Like the Bible, writers, great and small, see truth in the patterns of relationship.
Suppose we put the story of the golden calf under the microscope and look for its actual historical origin - well, you would identify Jeroboam the first king of Israel who, as part of separating the northern kingdom of Israel from the southern kingdom of Judah, set up a rival sanctuary to Jerusalem, in which he placed two golden calves as a focus for the worship of Yahweh.
Clearly the Bible writers saw this as a terrible thing to do, though had we been there at the time it may well have been eminently reasonable.
Religiously, the Bible writers feel the people of God are always on a knife edge, and the very moment they thought of God drawing near, they also thought in that selfsame moment of the people of God drawing away, and doing their own thing.
The golden calf is not only a dramatic counterpoint to the Ten Commandments, it is an essential religious perspective.
We turn away from God’s grace and love.
In the parable that Jesus told of the wedding feast we may be better prepared to accept the rough edges: there is no way the king could have sent out his troops to punish the reluctant guests between the meal being ready and the new guests sitting down to eat it hot and steaming.
But the point is unmistakable for the intention is to challenge: think about it, says Jesus - if you don’t want to enter the kingdom, then someone else will be given your place; if you turn away from God’s grace and love, then you are one who will lose out.
You choose.
Of course, we’ve got questions.
I note that in recent scholarship there has been much more interest in the dialogue between Moses and God than in the episode of the calf.

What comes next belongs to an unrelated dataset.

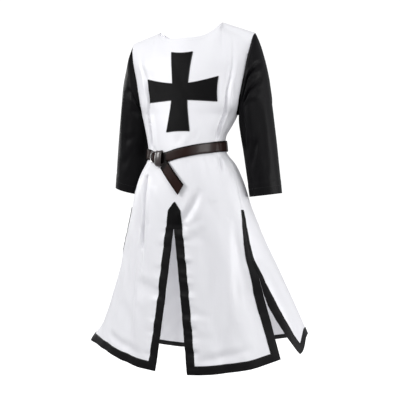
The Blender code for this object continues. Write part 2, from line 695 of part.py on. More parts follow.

These Israelites are in no way different from us: all they want is a good time, they want carnival, and fiesta, fun and laughter and hi-jinks, and when they went forth to play, it wasn’t football.
What they did that Saturday afternoon in the desert long ago, we do all the time in the 21st century.
You condemn them and you condemn 90% of our lifestyle.
There is nothing profound or special in the golden calf.
But the relationship between Moses and God is interesting.
First one, then the other, wants to wipe out these rebellious Israelites, and they take it in turns to play the good cop/bad cop game.
You see, the first question is: what shall we do about God’s people that are continually moving into rebellion and disobedience?
Shall we, like God in this passage, consider wiping them out, or shall we, like Moses, seek mercy and a new beginning?
How are you going to resolve the problem of a people that won’t stay close?
If I prepare a banquet, will that do it, for we like food.
If I invite to a wedding, will that do it?
If I send my son, for surely they will respect my son - will that do it?
And for that matter, it’s our own problem, what do we do when we’ve become apart from God?
And the other question, for which the answer may equally well be silence, is: Why?
Why can’t God’s people come to God and stay there?
Why do we have to pull away?
Come unto me all you that labour and are heavy laden, and I will give you rest.
If only it were as simple as that.
Why does our love story with God have to be as complex as a Mills and Boon?
And King Lear is a tragedy for all that he is in the end reconciled with his daughter Cordelia.
There are some things the Bible doesn’t tell us.
But one thing it’s adamant about: God’s people pull away: how often would I have gathered thy children together, even as a hen gathereth her chickens under her wings, and ye would not! 38 Behold, your house is left unto you desolate, says Jesus.
Why is it so?
The 2008 General Assembly of PCUSA passed the following overture calling the church to seek the Lord in special times of prayer and worship known as solemn or sacred assemblies: Realizing that worship is our response to God’s love for us and that we pray for God to “put a new and right spirit within [us]” (Ps.
51:10), we invite each congregation and presbytery of the PC(USA) to gather for spiritual renewal which may include personal and community worship, meditation, confession, forgiveness, fasting, and prayer.
This is amazing; even at the best of times Americans are unlikely to eat humble pie or lament their sinfulness.
But they are not alone in finding it difficult.
This will be very hard work, hard work for every fundamentalist, hard work for every liberal.
Yet think of this: if we did some serious hard work in and with our faith maybe we wouldn’t have time to even plan the mischief we would otherwise get up to.
In this new era when the going is tough, maybe it’s time to reconsider the priority of drawing near to God.